Report: Stronger green policies for transport and homes would save NHS £3.7bn each year

By implementing stronger policies around walking, cycling, electric vehicles and energy efficiency in homes, the Government could save the NHS at least £3.7bn per year.

£3.7bn is equivalent to around 3% of the NHS's annual spend. Image: Francis Tyers, CC BY 3.0 

£3.7bn is equivalent to around 3% of the NHS's annual spend. Image: Francis Tyers, CC BY 3.0 

That is according to a new report from think-tank Green Alliance, published today (30 January).

Drawing on research by CREDS, a body convening research from academics at 15 UK universities, the report concludes that improved policies on active travel and electric mobility could save the NHS £2.5bn in costs annually, mainly through reduced rates of cardiovascular and lung problems, as well as diabetes.

This saving could be realised if just 1.7% of car journeys made annually in England are replaced by walking or cycling. Green Alliance claims this shift could also improve air quality, quality of life and public satisfaction with local authorities and Government.

Improvements to home energy efficiency policies could save the NHS a further £1.2bn per year, the report continues. It outlines how investment in measures such as insulation and fuel poverty prevention could reduce rates of health issues related to living in cold homes, such as pneumonia, particularly among the elderly. According to BRE, 10,000 people living in cold homes across the UK die prematurely each year.

£3.7bn is equivalent to around 3% of the NHS’s annual spend.

Commenting on the report’s findings, Green Alliance’s head of resource policy Libby Peake called the Government’s current approach to energy “self-defeating”.

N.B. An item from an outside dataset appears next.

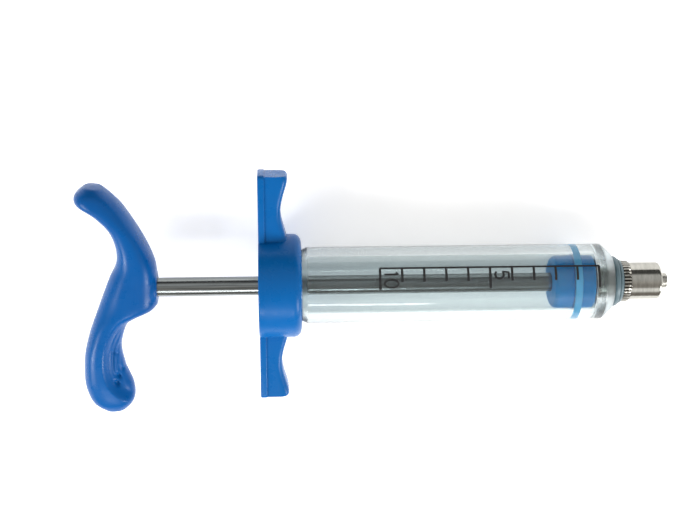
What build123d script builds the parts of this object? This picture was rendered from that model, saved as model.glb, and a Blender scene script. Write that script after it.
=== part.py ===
"""Reusable 10 ml hand syringe: clear barrel, screw cap with finger wings, piston rod with palm handle.

Millimetres. +X runs along the barrel axis towards the nozzle, the finger wings lie along Y and +Z is up.
The origin is the centre of the Luer cone's tip, so the whole syringe lies at negative X.
"""

import os

from build123d import *

os.makedirs("parts", exist_ok=True)

# Running and assembly gaps
RUN_GAP = 0.05
SIDE_GAP = 0.1

# Nozzle: Luer cone with a 6 % taper, lock collar, knurled flange and threaded stem
CONE_TIP_R = 1.975
CONE_TAPER = 0.03
CONE_LENGTH = 7.9
NOZZLE_BORE_R = 1.1
COLLAR_FRONT_X = -2.1
COLLAR_R = 4.95
COLLAR_BORE_R = 3.95
COLLAR_THREAD_R = 3.5
COLLAR_THREAD_WIDTH = 0.7
COLLAR_THREAD_PITCH = 2.5
COLLAR_THREAD_TURNS = 2
KNURL_FRONT_X = -10.4
KNURL_REAR_X = -12.5
KNURL_R = 5.4
KNURL_TEETH = 36
KNURL_GROOVE_R = 0.2
STEM_R = 2.95
STEM_REAR_X = -19.7

# Knurled metal insert that carries the port's thread
INSERT_SLEEVE_R = 3.95
INSERT_SLEEVE_FRONT_X = -15.8
INSERT_SLEEVE_REAR_X = -19.6
INSERT_SLEEVE_BORE_R = STEM_R + RUN_GAP

# Front washer
WASHER_R = 6.75
WASHER_ROUND = 1.1

# Barrel
BARREL_R = 10.0
BORE_R = 7.5
BARREL_FRONT_X = -15.3
SHOULDER_X = -18.0
SHOULDER_FACE_R = 7.5
CHAMBER_END_X = -20.0
PORT_R = INSERT_SLEEVE_R
PORT_MOUTH_R = 3.3
BARREL_REAR_X = -95.3
REAR_CHAMFER = 0.9
NECK_R = 9.1
NECK_END_X = -103.6

# Screw cap with finger wings
CAP_FRONT_X = -96.7
CAP_REAR_X = -107.8
BOSS_R = 13.5
BOSS_ROUND = 2.2
SOCKET_R = NECK_R + RUN_GAP
SOCKET_END_X = -104.8
GASKET_THICK = 1.1
GASKET_BORE_R = 7.3
PLATE_THICK = 1.8
PLATE_HALF_SPAN = 30.5
PLATE_HALF_DEPTH = 4.1
WING_HALF_SPAN = 30.1
WING_HALF_DEPTH = 3.8
WING_TIP_X = -100.2
WING_WAIST_X = -102.2
WING_WAIST_Y = 20.6
WING_ROOT_Y = 12.0
WING_ROUND = 2.2

# Rod, its guide bush and its threaded ends
ROD_R = 2.5
ROD_FRONT_X = -31.0
ROD_REAR_X = -139.0
ROD_END_R = 1.9
ROD_FRONT_THREAD = 8.6
ROD_REAR_THREAD = 4.6
BUSH_R = 4.0
BUSH_FLANGE_R = 6.4
BUSH_FLANGE_THICK = 1.2

# Piston: two lands clamp the seal ring
PISTON_FRONT_X = -20.4
LAND_R = 7.0
LAND_ROUND = 0.6
RING_FRONT_X = -24.0
RING_WIDTH = 2.0
RING_R = BORE_R - RUN_GAP
RING_BORE_R = 5.25
INSERT_R = 3.0
INSERT_LENGTH = 5.0

# Palm handle
HANDLE_FRONT_X = -134.1
HANDLE_HALF_DEPTH = 6.4
HANDLE_ROUND = 1.7
HANDLE_BOSS_R = 6.2
HANDLE_BOSS_LENGTH = 11.0
HANDLE_DISH_R = 3.6
HANDLE_DISH_DEPTH = 0.8
HANDLE_INSERT_R = 3.4
HANDLE_INSERT_LENGTH = 9.0
SCOOP_R = 17.0
SCOOP_OFFSET = (2.2, -19.5, 19.3)
# The handle's outline as (X from its front face, Y): hooked upper arm, thumb saddle, long back,
# lower lobe, finger hollow and the shoulder back to the rod boss.
HANDLE_OUTLINE = [
    (-13.3, 27.1),
    (-16.6, 27.8),
    (-19.2, 26.4),
    (-19.9, 23.8),
    (-17.4, 21.4),
    (-12.4, 17.3),
    (-10.2, 12.3),
    (-10.3, 8.0),
    (-12.3, 2.8),
    (-15.6, -5.0),
    (-18.8, -13.6),
    (-20.1, -22.6),
    (-19.0, -29.4),
    (-15.8, -33.4),
    (-11.6, -33.9),
    (-8.1, -31.9),
    (-7.2, -27.8),
    (-9.1, -22.0),
    (-10.1, -16.0),
    (-9.2, -11.2),
    (-5.8, -7.6),
    (-1.9, -4.6),
    (-1.2, 0.6),
    (-2.2, 8.0),
    (-4.9, 16.2),
    (-9.6, 23.4),
]


def rod_along_x(radius, x_low, x_high):
    """Solid cylinder on the X axis between two stations."""
    plane = Plane(origin=(x_low, 0, 0), x_dir=(0, 1, 0), z_dir=(1, 0, 0))
    return extrude(plane * Circle(radius), amount=x_high - x_low)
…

The group is calling on Ministers to implement fresh measures to reduce energy demand across the transport and built environment sector; mandate the use of technical solutions to energy efficiency in these spaces; and better support flexible energy systems through new tariffs and technologies such as battery storage.

“Not only would reducing demand help to reach carbon reduction targets earlier, but it would also reduce infrastructure costs and benefit everyone – through cleaner air, more comfortable homes and healthier lives,” Peake said.

Saving energy and lives

The Green Alliance report has been welcomed by the UK Health Alliance on Climate Change, which represents medical professionals, NHS Trusts, businesses across the healthcare sector and health researchers.

The body said that the report shows how Ministers “could improve the nation's health while simultaneously tackling the climate emergency”.

Last year, the Government unveiled its NHS Long Term Plan, detailing key measures for the Service to decrease its own environmental footprint and that of its value chain. The Plan details support to reduce energy waste at hospitals and other primary care buildings; decarbonise the NHS fleet; reduce plastic waste and reduce medicine waste rates.

New policies around low-carbon, energy-efficient homes, and on low-carbon transport, are also beginning to take shape in the wake of the UK’s net-zero target being set.

On the former, the new Future Homes Standard aims to reduce the carbon intensity of new builds by 80% by 2025. As for existing properties, around £3.6bn of investment has been set aside to upgrade around 500,000 homes through the Energy Company Obligation (ECO), and the Government has extended support on domestic energy-efficiency improvements from 2022 to 2028.

On transport, which is the UK’s most emitting sector, the BEIS and Defra claim they are working with the DfT to develop a plan for decarbonising “every single mode of transport”, due to be published this year.

But green groups and Public Health England have repeatedly warned that action in these spaces has been neither rapid nor connected enough to help the UK meet its carbon budgets. The Government’s own Committee on Climate Change (CCC) has called its record on energy-efficient homes “shameful” and its electric vehicle plans “inadequate”.